PROBLEM REQUIREMENTS
Copy out the complete listing, word for word.

RECORDED INFORMATION
+ + + +
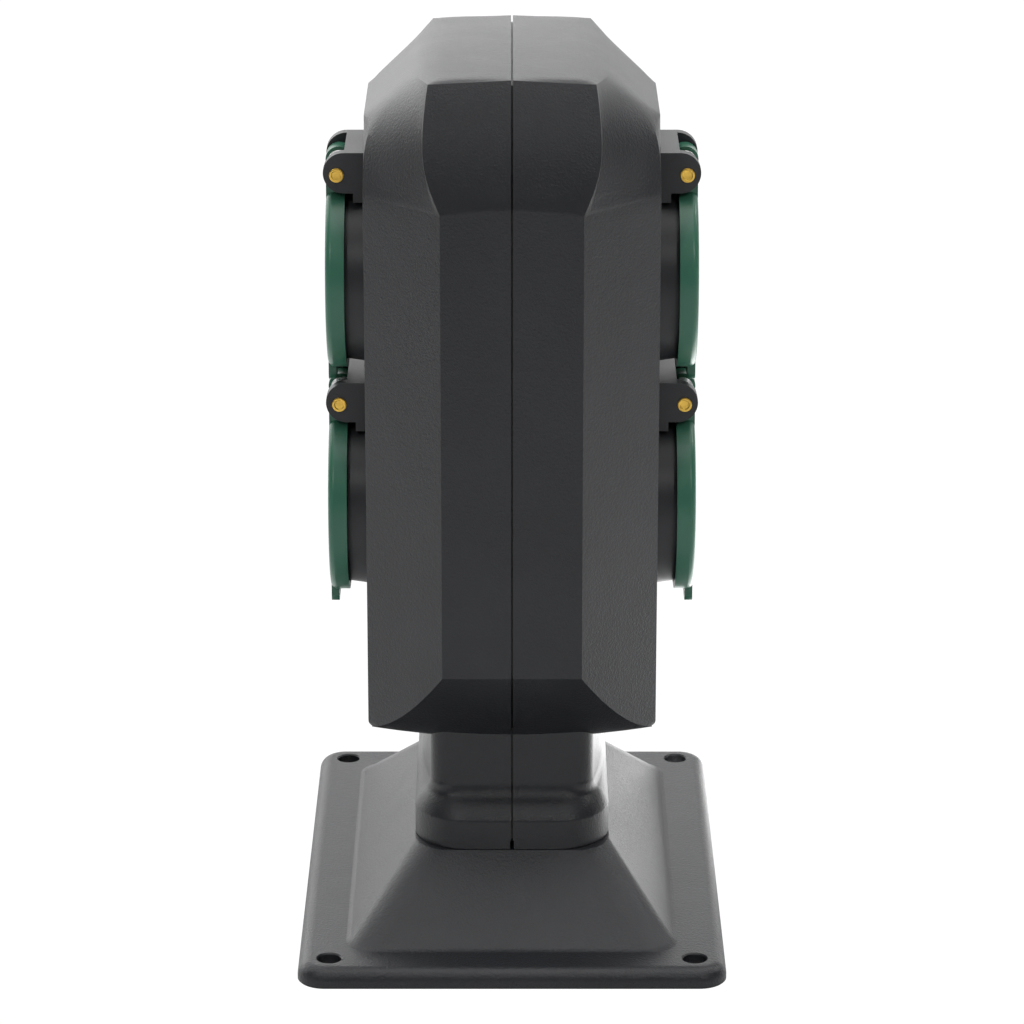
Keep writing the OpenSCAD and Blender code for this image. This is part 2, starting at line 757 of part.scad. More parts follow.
module shutter(side, z) {
  color([0.7, 0.2, 0.15]) at_socket(side, z) difference() {
    union() {
      for (y = [-1, 1]) translate([0, y * pin_y, 0]) disc_u(shutter_end_r, shutter_u0, shutter_u1);
      span([shutter_u0, -pin_y, -shutter_bar_w / 2], [shutter_u1, pin_y, shutter_bar_w / 2]);
      disc_u(post_r + 2, shutter_u0, shutter_u1);
    }
    disc_u(post_r + run_gap, shutter_u0 - overcut, shutter_u1 + overcut);
  }
}

// Round cap with a rounded edge, a finger tab, two knuckles and the web between
module lid(side, z) {
  color([0.12, 0.36, 0.25]) at_socket(side, z) difference() {
    union() {
      rotate([0, 90, 0]) rotate_extrude() difference() {
        union() {
          translate([0, collar_h]) square([lid_r, lid_h - lid_edge_r]);
          translate([0, collar_h]) square([lid_r - lid_edge_r, lid_h]);
          translate([lid_r - lid_edge_r, lid_face_u - lid_edge_r]) circle(lid_edge_r);
        }
        translate([-1, collar_h - 1]) square([lid_r - lid_rim_t + 1, lid_h - lid_t + 1]);
        translate([-lid_r, 0]) square([lid_r, 2 * lid_face_u]);
      }
      span([lid_face_u - tab_t, -tab_w / 2 + tab_corner_r, -tab_reach],
        [lid_face_u, tab_w / 2 - tab_corner_r, -lid_r + tab_root]);
      span([lid_face_u - tab_t, -tab_w / 2, -tab_reach + tab_corner_r],
        [lid_face_u, tab_w / 2, -lid_r + tab_root]);
      for (y = [-1, 1]) translate([lid_face_u - tab_t, y * (tab_w / 2 - tab_corner_r),
        -tab_reach + tab_corner_r])
        rotate([0, 90, 0]) cylinder(r = tab_corner_r, h = tab_t);
      difference() {
        span([web_u0, -knuckle_y1, web_z0], [lid_face_u, knuckle_y1, web_top]);
        disc_u(lid_r - lid_rim_t, 0, lid_inner_u);
      }
      for (y = [-knuckle_y1, knuckle_y0]) {
        translate([hinge_out, y, hinge_rise]) rotate([-90, 0, 0]) cylinder(r = knuckle_r, h = knuckle_l);
        span([web_u0, y, web_top - 1], [lid_face_u, y + knuckle_l, hinge_rise]);
      }
    }
    translate([hinge_out, 0, hinge_rise]) rotate([90, 0, 0])
      cylinder(r = pin_r + run_gap, h = bracket_l, center = true);
  }
}
web_u0 = hinge_out - 1.6;
tab_corner_r = 2;
tab_root = 3;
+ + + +
RESULT OF THIS EXERCISE
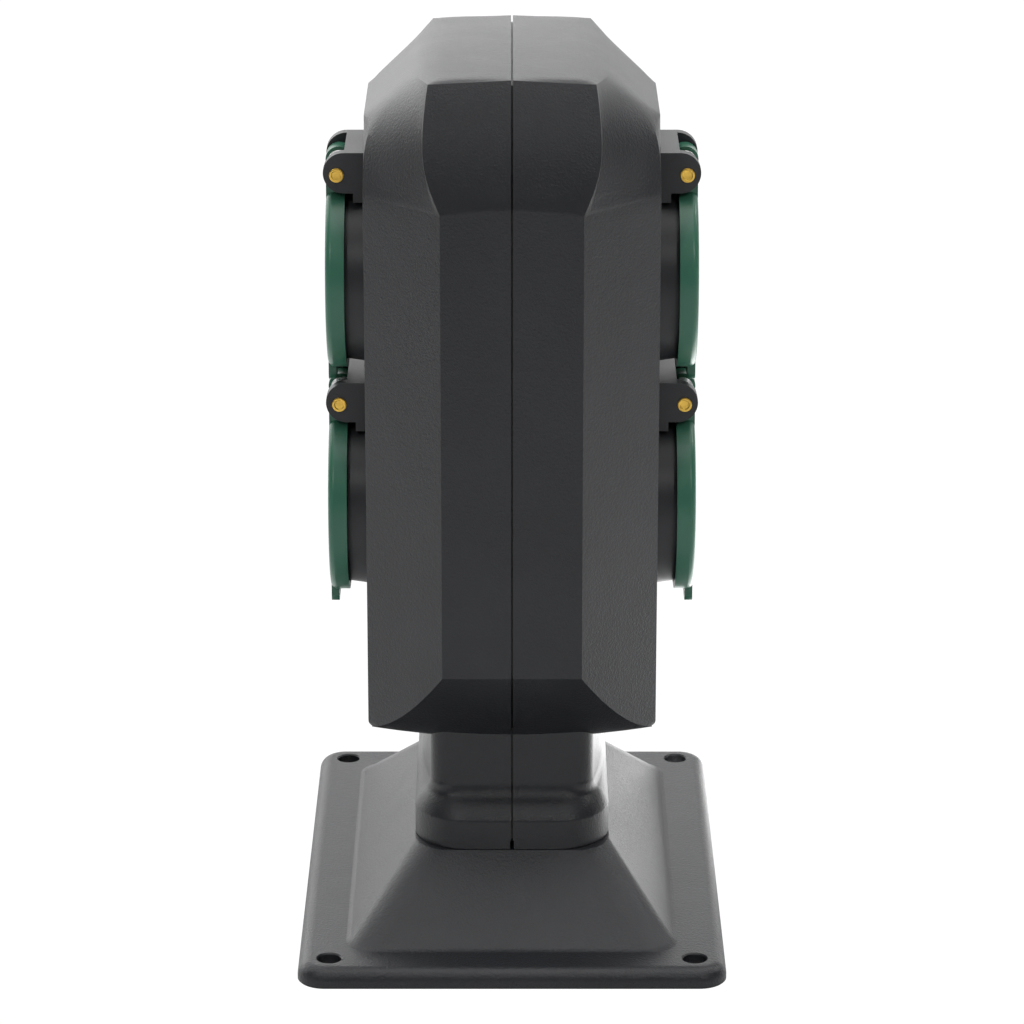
Keep writing the OpenSCAD and Blender code for this image. This is part 2, starting at line 757 of part.scad. More parts follow.
module shutter(side, z) {
  color([0.7, 0.2, 0.15]) at_socket(side, z) difference() {
    union() {
      for (y = [-1, 1]) translate([0, y * pin_y, 0]) disc_u(shutter_end_r, shutter_u0, shutter_u1);
      span([shutter_u0, -pin_y, -shutter_bar_w / 2], [shutter_u1, pin_y, shutter_bar_w / 2]);
      disc_u(post_r + 2, shutter_u0, shutter_u1);
    }
    disc_u(post_r + run_gap, shutter_u0 - overcut, shutter_u1 + overcut);
  }
}

// Round cap with a rounded edge, a finger tab, two knuckles and the web between
module lid(side, z) {
  color([0.12, 0.36, 0.25]) at_socket(side, z) difference() {
    union() {
      rotate([0, 90, 0]) rotate_extrude() difference() {
        union() {
          translate([0, collar_h]) square([lid_r, lid_h - lid_edge_r]);
          translate([0, collar_h]) square([lid_r - lid_edge_r, lid_h]);
          translate([lid_r - lid_edge_r, lid_face_u - lid_edge_r]) circle(lid_edge_r);
        }
        translate([-1, collar_h - 1]) square([lid_r - lid_rim_t + 1, lid_h - lid_t + 1]);
        translate([-lid_r, 0]) square([lid_r, 2 * lid_face_u]);
      }
      span([lid_face_u - tab_t, -tab_w / 2 + tab_corner_r, -tab_reach],
        [lid_face_u, tab_w / 2 - tab_corner_r, -lid_r + tab_root]);
      span([lid_face_u - tab_t, -tab_w / 2, -tab_reach + tab_corner_r],
        [lid_face_u, tab_w / 2, -lid_r + tab_root]);
      for (y = [-1, 1]) translate([lid_face_u - tab_t, y * (tab_w / 2 - tab_corner_r),
        -tab_reach + tab_corner_r])
        rotate([0, 90, 0]) cylinder(r = tab_corner_r, h = tab_t);
      difference() {
        span([web_u0, -knuckle_y1, web_z0], [lid_face_u, knuckle_y1, web_top]);
        disc_u(lid_r - lid_rim_t, 0, lid_inner_u);
      }
      for (y = [-knuckle_y1, knuckle_y0]) {
        translate([hinge_out, y, hinge_rise]) rotate([-90, 0, 0]) cylinder(r = knuckle_r, h = knuckle_l);
        span([web_u0, y, web_top - 1], [lid_face_u, y + knuckle_l, hinge_rise]);
      }
    }
    translate([hinge_out, 0, hinge_rise]) rotate([90, 0, 0])
      cylinder(r = pin_r + run_gap, h = bracket_l, center = true);
  }
}
web_u0 = hinge_out - 1.6;
tab_corner_r = 2;
tab_root = 3;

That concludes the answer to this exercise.